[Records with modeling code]
━━━

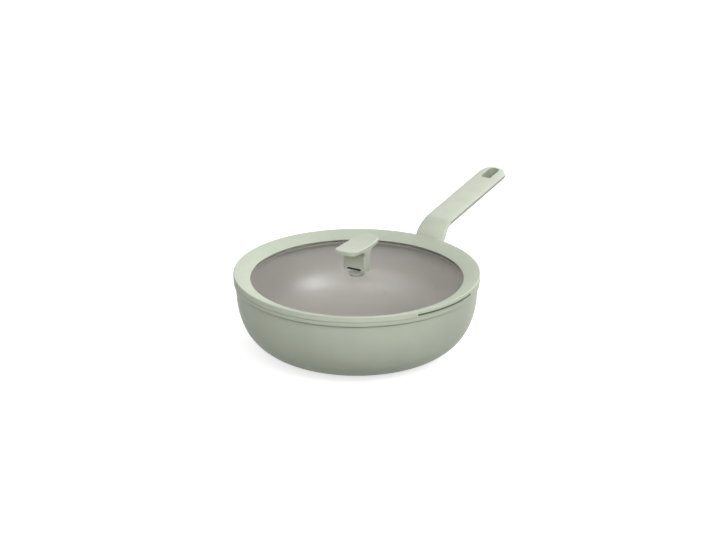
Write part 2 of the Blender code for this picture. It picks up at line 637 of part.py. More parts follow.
def build_knob_fixing(lid_axis):
    """What holds the knob: brass insert, gaskets on both faces of the glass, cup washer and screw."""
    brass = make_material("brass", BRASS_YELLOW, roughness=0.3, metallic=1.0)
    seal = make_material("clear_grey_silicone", SEAL_GREY, roughness=0.6)
    steel = make_material("stainless_steel", STEEL_GREY, roughness=0.25, metallic=1.0)
    bore = KNOB_SCREW_RADIUS + SEAT_GAP
    insert_low = INSERT_FOOT - LID_SEAT
    make_ring("knob_insert", bore, INSERT_RADIUS, insert_low, insert_low + KNOB_INSERT_LENGTH, SEAT_GAP,
              material=brass, parent=lid_axis)

    glass_top = GLASS_TOP - LID_SEAT
    upper_low = glass_top + SEAT_GAP
    make_ring("upper_gasket", bore, UPPER_GASKET_RADIUS, upper_low, upper_low + UPPER_GASKET_THICKNESS,
              SEAT_GAP, material=seal, parent=lid_axis)

    lower_top = GLASS_UNDERSIDE - LID_SEAT - SEAT_GAP
    lower_low = lower_top - LOWER_GASKET_THICKNESS
    collar = GLASS_HOLE_RADIUS - SEAT_GAP
    outline = [(bore, lower_low), (LOWER_GASKET_RADIUS, lower_low), (LOWER_GASKET_RADIUS, lower_top),
               (collar, lower_top), (collar, lower_top + GLASS_THICKNESS), (bore, lower_top + GLASS_THICKNESS)]
    make_object("lower_gasket", turned(outline, SMALL_ROUND_STEPS), wrap=True, material=seal, parent=lid_axis)

    washer_top = lower_low - SEAT_GAP
    washer_low = washer_top - CUP_WASHER_THICKNESS
    cup = [(bore, washer_low), (CUP_WASHER_RADIUS - CUP_WASHER_RIM, washer_low),
           (CUP_WASHER_RADIUS, washer_low - CUP_WASHER_RIM), (CUP_WASHER_RADIUS, washer_top),
           (bore, washer_top)]
    make_object("cup_washer", turned(cup, SMALL_ROUND_STEPS), wrap=True, material=steel, parent=lid_axis)
    place = {"parent": lid_axis, "location": (0.0, 0.0, 0.0)}
    make_screw("knob_screw", KNOB_SCREW_RADIUS, KNOB_SCREW_HEAD_RADIUS, KNOB_SCREW_HEAD_HEIGHT,
               washer_low - SEAT_GAP, insert_low + KNOB_SCREW_BITE, steel, place)


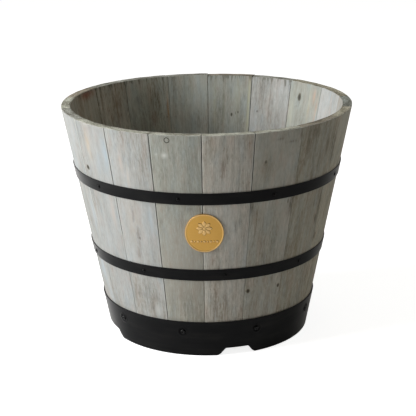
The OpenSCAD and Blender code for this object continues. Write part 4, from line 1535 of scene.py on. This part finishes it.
# %% [markdown]
# ## Lamps
#
# The tub was lit by one large soft window-like source from the left, a little above, with little fill. So
# the scene has one large square lamp there and one weak lamp far right, which keeps the right-hand rim from
# going black. Both are aimed at the middle of the tub.

# %% Lamps
def soft_box(name, azimuth, elevation, distance, size, watts, colour):
    """A square lamp in metres and watts, aimed at the tub's middle from an azimuth and an elevation."""
    data = bpy.data.lights.new(name, "AREA")
    data.shape = "SQUARE"
    data.size = size
    data.energy = watts
    data.color = colour
    lamp = bpy.data.objects.new(name, data)
    a, e = math.radians(azimuth), math.radians(elevation)
    back = np.array([math.sin(a) * math.cos(e), -math.cos(a) * math.cos(e), math.sin(e)])
    side = np.cross([0, 0, 1.0], back)
    side /= np.linalg.norm(side)
    pose = np.eye(4)
    pose[:3, 0], pose[:3, 1], pose[:3, 2] = side, np.cross(back, side), back
    pose[:3, 3] = back * distance + [0, 0, TUB_HEIGHT * MM / 2]
    lamp.matrix_world = pose.T.tolist()
    scene.collection.objects.link(lamp)


soft_box("key_light", -72, 24, 2.8, 1.5, 95, (0.97, 0.985, 1.0))
soft_box("far_right_light", 110, 20, 2.8, 1.2, 9, (1.0, 0.98, 0.95))
print("lamps:", len(bpy.data.lights))

# %% [markdown]
# ## Floor
#
# The floor is pale and wide. A pale floor in a shadow still comes out grey, so to the camera and in mirrors
# it also glows a little. That lifts it to white and still leaves the tub's soft shadow. Under the tub the
# glow fades out, except where a notch lets light in, so that the drain gaps look down into the dark.

# %% Floor
FLOOR_REACH = 14000.0
FLOOR_GLOW = 0.84
# In metres: where the glow starts and is full, from the tub's axis, and where it ends, from a notch.
GLOW_START, GLOW_FULL = 0.135, 0.155
NOTCH_GLOW_FULL, NOTCH_GLOW_END = 0.060, 0.085
floor_material, add = new_material("pale_studio_floor")
pale = add("BsdfDiffuse", {"Color": (0.80, 0.80, 0.80, 1.0)})
floor_path = add("LightPath")
on_floor = add("TexCoord").outputs["Object"]
metres_back = add("VectorMath", {0: on_floor, 1: BRIGHT_WAY}, operation="DOT_PRODUCT")
mirrored = add("MapRange", {"Value": metres_back.outputs["Value"], "From Min": -0.1, "From Max": 0.9,
                            "To Min": DARK_SIDE, "To Max": FLOOR_GLOW})
mirrored = add("Math", {0: mirrored, 1: floor_path.outputs["Is Glossy Ray"]}, operation="MULTIPLY")
from_middle = add("VectorMath", {0: on_floor}, operation="LENGTH").outputs["Value"]
open_floor = add("MapRange", {"Value": from_middle, "From Min": GLOW_START, "From Max": GLOW_FULL})
for turn in np.radians(NOTCH_AZIMUTHS):
    notch = (FOOT_RADIUS * MM * math.sin(turn), -FOOT_RADIUS * MM * math.cos(turn), 0.0)
    from_notch = add("VectorMath", {0: on_floor, 1: notch}, operation="DISTANCE").outputs["Value"]
    at_notch = add("MapRange", {"Value": from_notch, "From Min": NOTCH_GLOW_END, "From Max": NOTCH_GLOW_FULL})
    open_floor = add("Math", {0: open_floor, 1: at_notch}, operation="MAXIMUM")
seen_glow = add("Math", {0: open_floor, 1: FLOOR_GLOW}, operation="MULTIPLY")
lift = add("Math", {0: floor_path.outputs["Is Camera Ray"], 1: seen_glow, 2: mirrored},
           operation="MULTIPLY_ADD")
glow = add("Emission", {"Color": (1.0, 1.0, 1.0, 1.0), "Strength": lift})
both = add("AddShader", {0: pale, 1: glow})
add("OutputMaterial", {"Surface": both})
corners = FLOOR_REACH * np.array([[-1, -1, 0], [1, -1, 0], [1, 1, 0], [-1, 1, 0]])
floor = make_piece("studio_floor", corners, [[0, 1, 2, 3]], [floor_material])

━━━

● **Exercise objective**: Return only the exact lines from the opening of the records through the line that contains "SEAT_GAP, material=seal, parent=lid_axis)", both included.

● **Correct output**:
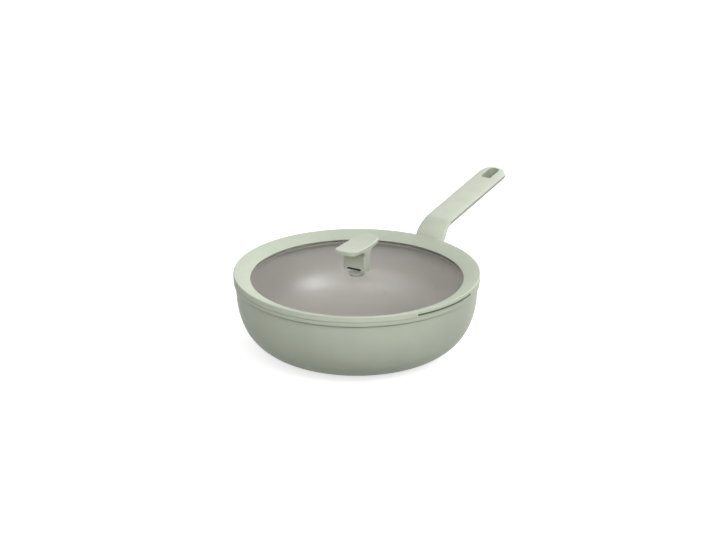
Write part 2 of the Blender code for this picture. It picks up at line 637 of part.py. More parts follow.
def build_knob_fixing(lid_axis):
    """What holds the knob: brass insert, gaskets on both faces of the glass, cup washer and screw."""
    brass = make_material("brass", BRASS_YELLOW, roughness=0.3, metallic=1.0)
    seal = make_material("clear_grey_silicone", SEAL_GREY, roughness=0.6)
    steel = make_material("stainless_steel", STEEL_GREY, roughness=0.25, metallic=1.0)
    bore = KNOB_SCREW_RADIUS + SEAT_GAP
    insert_low = INSERT_FOOT - LID_SEAT
    make_ring("knob_insert", bore, INSERT_RADIUS, insert_low, insert_low + KNOB_INSERT_LENGTH, SEAT_GAP,
              material=brass, parent=lid_axis)

    glass_top = GLASS_TOP - LID_SEAT
    upper_low = glass_top + SEAT_GAP
    make_ring("upper_gasket", bore, UPPER_GASKET_RADIUS, upper_low, upper_low + UPPER_GASKET_THICKNESS,
              SEAT_GAP, material=seal, parent=lid_axis)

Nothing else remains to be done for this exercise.